Abstract

Medical images are crucial in clinical practice, providing essential information for patient assessment and treatment planning. However, manual extraction of information from images is both time-consuming and prone to errors. The emergence of U-Net addresses this challenge by automating the segmentation of anatomical structures and pathological lesions in medical images, thereby significantly enhancing the accuracy of image interpretation and diagnosis. However, the performance of U-Net largely depends on its encoder–decoder structure, which requires researchers with knowledge of neural network architecture design and an in-depth understanding of medical images.
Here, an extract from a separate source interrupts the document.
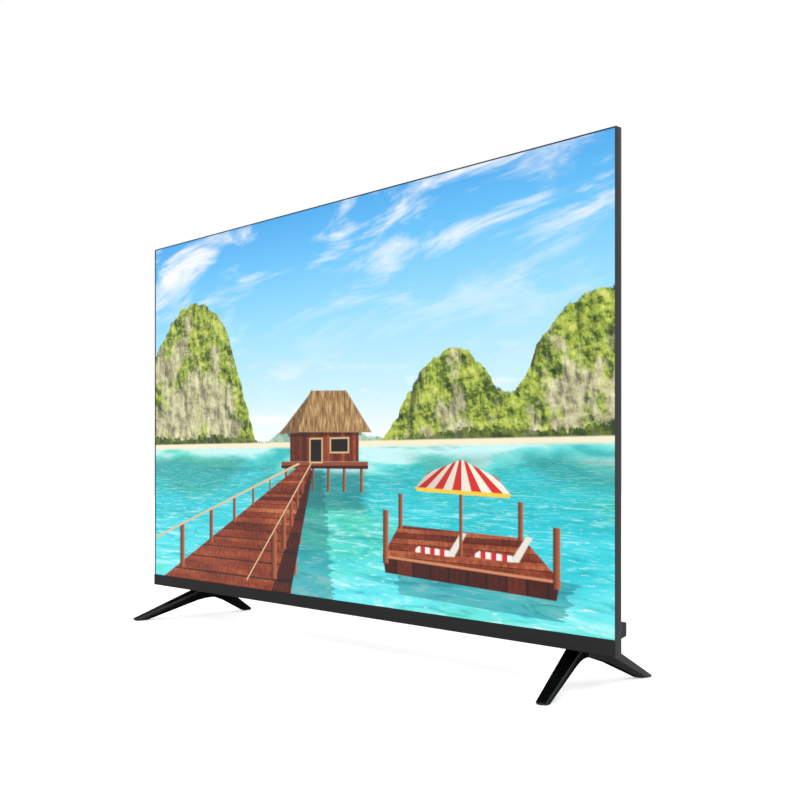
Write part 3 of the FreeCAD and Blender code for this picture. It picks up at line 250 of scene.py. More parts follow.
finishes = {
    "frame_dark": dict(colour=(56, 57, 59), rough=0.5, specular=0.06, along=(900.0, 900.0, 12.0),
                       depth=0.00001, spread=0.12),
    "bar_dark": dict(colour=(43, 43, 44), rough=0.5, specular=0.01, grain=2600.0),
    "window_red": dict(colour=(34, 8, 10), rough=0.12, depth=0.0),
    "key_black": dict(colour=(28, 28, 30), rough=0.3),
    "pcb_green": dict(colour=(30, 96, 58), rough=0.35, grain=400.0, drift=0.3, driftScale=260.0),
    "pcb_tan": dict(colour=(176, 140, 88), rough=0.5, grain=400.0, drift=0.3, driftScale=200.0),
    "white_plastic": dict(colour=(226, 226, 222), rough=0.5),
    "film": dict(colour=(226, 230, 232), rough=0.2),
    "diffuser": dict(colour=(232, 232, 230), rough=0.6),
    "reflector": dict(colour=(238, 238, 238), rough=0.4),
    "led_board": dict(colour=(228, 228, 222), rough=0.45),
    "lens_clear": dict(colour=(220, 226, 232), rough=0.05),
    "flex_amber": dict(colour=(186, 116, 40), rough=0.3),
    "tray_steel": dict(colour=(50, 51, 54), rough=0.55, grain=1100.0, depth=0.00005, specular=0.25),
    "housing_black": dict(colour=(38, 39, 41), rough=0.58, grain=1300.0, depth=0.00008, specular=0.2),
    "screw_dark": dict(colour=(60, 60, 64), rough=0.35, metal=1.0),
    "screw_bright": dict(colour=(190, 190, 188), rough=0.3, metal=1.0),
    "boss_steel": dict(colour=(180, 180, 176), rough=0.32, metal=1.0),
    "foot_gloss": dict(colour=(5, 6, 6), rough=0.12, specular=0.012, grain=300.0, depth=0.000004,
                       spread=0.05),
    # painted highlight: a lighter copy of the feet's black plastic, for the rounded ridge
    "foot_ridge": dict(colour=(62, 62, 63), rough=0.3, specular=0.3, grain=900.0, depth=0.000006),
    "foot_side": dict(colour=(16, 16, 17), rough=0.45, specular=0.0, grain=900.0, depth=0.00001),
    # painted light: a lighter copy of the black plastic for the lit outer side, and a painted shade copy
    # below it
    "foot_rear": dict(colour=(48, 48, 50), rough=0.32, specular=0.25, grain=900.0, depth=0.000006),
    "foot_keel": dict(colour=(28, 28, 29), rough=0.4, specular=0.1, grain=900.0, depth=0.000006),
    "rubber": dict(colour=(34, 34, 34), rough=0.8, grain=900.0),
    "bracket_steel": dict(colour=(180, 180, 180), rough=0.35, metal=1.0, along=(20.0, 900.0, 900.0)),
    "socket_metal": dict(colour=(196, 196, 192), rough=0.28, metal=1.0),
    "socket_black": dict(colour=(30, 30, 31), rough=0.5),
    "rocker_black": dict(colour=(24, 24, 25), rough=0.25),
    "chip_black": dict(colour=(38, 38, 42), rough=0.45),
    "heat_sink": dict(colour=(176, 180, 184), rough=0.38, metal=1.0, along=(900.0, 900.0, 20.0)),
    "ferrite": dict(colour=(190, 166, 90), rough=0.45),
    "can_black": dict(colour=(38, 44, 66), rough=0.3),
    "ribbon_white": dict(colour=(226, 230, 232), rough=0.4),
    "shield_can": dict(colour=(196, 196, 190), rough=0.3, metal=1.0),
    "speaker_case": dict(colour=(36, 36, 36), rough=0.6),
    "speaker_frame": dict(colour=(62, 62, 62), rough=0.45, metal=0.8),
    "speaker_cone": dict(colour=(44, 44, 44), rough=0.85, grain=700.0, depth=0.00008),
    "speaker_rubber": dict(colour=(38, 38, 38), rough=0.6),
    "lead_black": dict(colour=(28, 28, 28), rough=0.5),
}
materials = {name: makeFinish(name, **values) for name, values in finishes.items()}
print("finishes ready,", len(materials))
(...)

In this paper, we propose an automatic U-Net Neural Architecture Search (NAS) algorithm using the differential evolutionary (DE) algorithm, named EU-Net, to segment critical information in medical images to assist physicians in diagnosis. Specifically, by presenting the variable-length strategy, the proposed EU-Net algorithm can sufficiently and automatically search for the neural network architecture without expertise. Moreover, the utilization of crossover, mutation, and selection strategies of DE takes account of the trade-off between exploration and exploitation in the search space. Finally, in the encoding and decoding phases of the proposed algorithm, different block-based and layer-based structures are introduced for architectural optimization. The proposed EU-Net algorithm is validated on two widely used medical datasets, i.e., CHAOS and BUSI, for image segmentation tasks. Extensive experimental results show that the proposed EU-Net algorithm outperforms the chosen peer competitors in both two datasets. In particular, compared to the original U-Net, our proposed method improves the metric mIou by at least 6%.